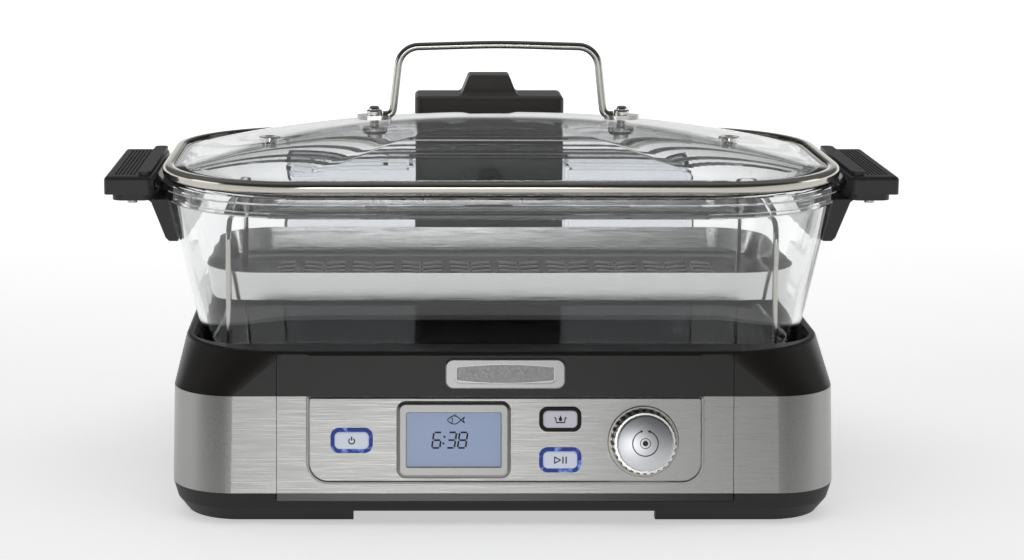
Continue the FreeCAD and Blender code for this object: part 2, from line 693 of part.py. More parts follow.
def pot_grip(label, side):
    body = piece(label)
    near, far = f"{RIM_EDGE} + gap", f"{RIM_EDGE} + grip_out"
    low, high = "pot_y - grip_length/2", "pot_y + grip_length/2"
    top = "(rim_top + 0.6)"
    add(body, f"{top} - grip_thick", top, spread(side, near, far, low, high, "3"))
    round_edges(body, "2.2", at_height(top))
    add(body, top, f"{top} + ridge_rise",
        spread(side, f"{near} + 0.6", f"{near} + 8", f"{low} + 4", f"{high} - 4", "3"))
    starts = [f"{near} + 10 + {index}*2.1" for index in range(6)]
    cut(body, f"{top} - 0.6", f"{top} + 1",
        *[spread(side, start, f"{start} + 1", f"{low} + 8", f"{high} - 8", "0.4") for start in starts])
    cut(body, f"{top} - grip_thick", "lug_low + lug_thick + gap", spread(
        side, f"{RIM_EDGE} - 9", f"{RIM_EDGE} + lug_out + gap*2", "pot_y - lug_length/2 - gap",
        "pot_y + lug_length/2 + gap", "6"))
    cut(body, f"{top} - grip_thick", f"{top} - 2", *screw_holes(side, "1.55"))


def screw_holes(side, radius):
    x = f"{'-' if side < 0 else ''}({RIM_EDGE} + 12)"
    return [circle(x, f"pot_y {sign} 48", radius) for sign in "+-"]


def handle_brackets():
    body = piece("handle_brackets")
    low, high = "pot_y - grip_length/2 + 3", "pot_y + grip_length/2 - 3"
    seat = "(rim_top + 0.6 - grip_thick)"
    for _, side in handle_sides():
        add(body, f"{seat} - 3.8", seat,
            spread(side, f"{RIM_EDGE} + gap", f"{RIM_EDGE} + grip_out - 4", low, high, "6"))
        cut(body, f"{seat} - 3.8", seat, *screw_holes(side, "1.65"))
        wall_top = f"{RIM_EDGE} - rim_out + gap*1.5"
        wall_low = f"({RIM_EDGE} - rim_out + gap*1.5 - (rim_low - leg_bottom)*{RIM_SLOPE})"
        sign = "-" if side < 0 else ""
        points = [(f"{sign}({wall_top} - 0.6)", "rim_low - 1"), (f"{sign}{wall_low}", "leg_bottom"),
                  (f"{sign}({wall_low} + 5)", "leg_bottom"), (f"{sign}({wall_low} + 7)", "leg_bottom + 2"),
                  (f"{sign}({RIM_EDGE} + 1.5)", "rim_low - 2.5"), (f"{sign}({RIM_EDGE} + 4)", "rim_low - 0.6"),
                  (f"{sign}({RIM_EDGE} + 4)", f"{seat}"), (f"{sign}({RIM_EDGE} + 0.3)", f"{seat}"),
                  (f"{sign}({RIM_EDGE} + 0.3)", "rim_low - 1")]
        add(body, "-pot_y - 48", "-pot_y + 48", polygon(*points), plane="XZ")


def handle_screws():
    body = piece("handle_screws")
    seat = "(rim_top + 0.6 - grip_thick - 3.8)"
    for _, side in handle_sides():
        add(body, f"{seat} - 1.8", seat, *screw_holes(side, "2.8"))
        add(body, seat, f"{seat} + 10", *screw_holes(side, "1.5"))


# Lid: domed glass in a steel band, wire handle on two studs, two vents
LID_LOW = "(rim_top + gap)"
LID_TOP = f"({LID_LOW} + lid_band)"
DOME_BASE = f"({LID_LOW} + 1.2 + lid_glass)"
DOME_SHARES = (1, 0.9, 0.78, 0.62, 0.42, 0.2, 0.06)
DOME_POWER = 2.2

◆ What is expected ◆
Extract the full listing and reproduce each line exactly.

◆ Correct output ◆
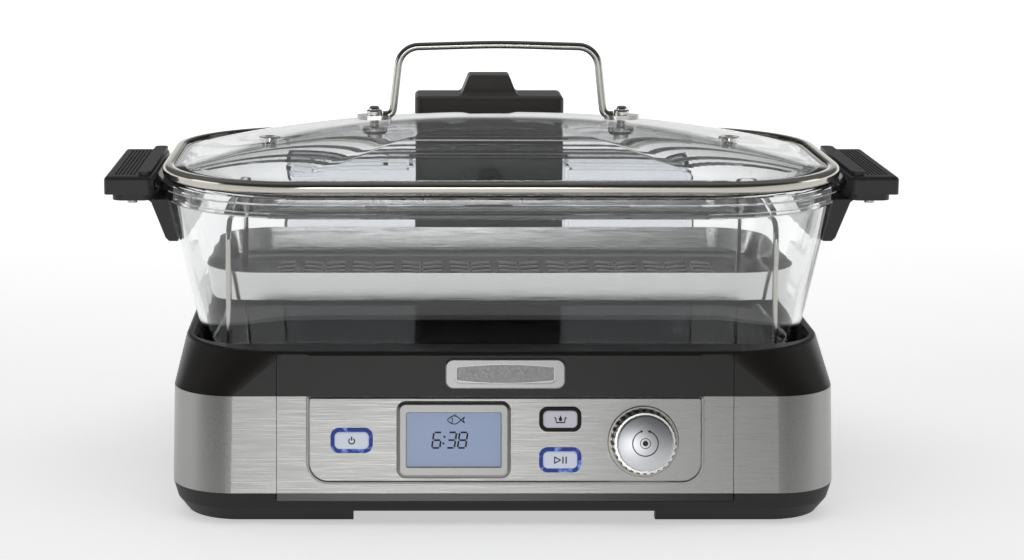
Continue the FreeCAD and Blender code for this object: part 2, from line 693 of part.py. More parts follow.
def pot_grip(label, side):
    body = piece(label)
    near, far = f"{RIM_EDGE} + gap", f"{RIM_EDGE} + grip_out"
    low, high = "pot_y - grip_length/2", "pot_y + grip_length/2"
    top = "(rim_top + 0.6)"
    add(body, f"{top} - grip_thick", top, spread(side, near, far, low, high, "3"))
    round_edges(body, "2.2", at_height(top))
    add(body, top, f"{top} + ridge_rise",
        spread(side, f"{near} + 0.6", f"{near} + 8", f"{low} + 4", f"{high} - 4", "3"))
    starts = [f"{near} + 10 + {index}*2.1" for index in range(6)]
    cut(body, f"{top} - 0.6", f"{top} + 1",
        *[spread(side, start, f"{start} + 1", f"{low} + 8", f"{high} - 8", "0.4") for start in starts])
    cut(body, f"{top} - grip_thick", "lug_low + lug_thick + gap", spread(
        side, f"{RIM_EDGE} - 9", f"{RIM_EDGE} + lug_out + gap*2", "pot_y - lug_length/2 - gap",
        "pot_y + lug_length/2 + gap", "6"))
    cut(body, f"{top} - grip_thick", f"{top} - 2", *screw_holes(side, "1.55"))


def screw_holes(side, radius):
    x = f"{'-' if side < 0 else ''}({RIM_EDGE} + 12)"
    return [circle(x, f"pot_y {sign} 48", radius) for sign in "+-"]


def handle_brackets():
    body = piece("handle_brackets")
    low, high = "pot_y - grip_length/2 + 3", "pot_y + grip_length/2 - 3"
    seat = "(rim_top + 0.6 - grip_thick)"
    for _, side in handle_sides():
        add(body, f"{seat} - 3.8", seat,
            spread(side, f"{RIM_EDGE} + gap", f"{RIM_EDGE} + grip_out - 4", low, high, "6"))
        cut(body, f"{seat} - 3.8", seat, *screw_holes(side, "1.65"))
        wall_top = f"{RIM_EDGE} - rim_out + gap*1.5"
        wall_low = f"({RIM_EDGE} - rim_out + gap*1.5 - (rim_low - leg_bottom)*{RIM_SLOPE})"
        sign = "-" if side < 0 else ""
        points = [(f"{sign}({wall_top} - 0.6)", "rim_low - 1"), (f"{sign}{wall_low}", "leg_bottom"),
                  (f"{sign}({wall_low} + 5)", "leg_bottom"), (f"{sign}({wall_low} + 7)", "leg_bottom + 2"),
                  (f"{sign}({RIM_EDGE} + 1.5)", "rim_low - 2.5"), (f"{sign}({RIM_EDGE} + 4)", "rim_low - 0.6"),
                  (f"{sign}({RIM_EDGE} + 4)", f"{seat}"), (f"{sign}({RIM_EDGE} + 0.3)", f"{seat}"),
                  (f"{sign}({RIM_EDGE} + 0.3)", "rim_low - 1")]
        add(body, "-pot_y - 48", "-pot_y + 48", polygon(*points), plane="XZ")


def handle_screws():
    body = piece("handle_screws")
    seat = "(rim_top + 0.6 - grip_thick - 3.8)"
    for _, side in handle_sides():
        add(body, f"{seat} - 1.8", seat, *screw_holes(side, "2.8"))
        add(body, seat, f"{seat} + 10", *screw_holes(side, "1.5"))


# Lid: domed glass in a steel band, wire handle on two studs, two vents
LID_LOW = "(rim_top + gap)"
LID_TOP = f"({LID_LOW} + lid_band)"
DOME_BASE = f"({LID_LOW} + 1.2 + lid_glass)"
DOME_SHARES = (1, 0.9, 0.78, 0.62, 0.42, 0.2, 0.06)
DOME_POWER = 2.2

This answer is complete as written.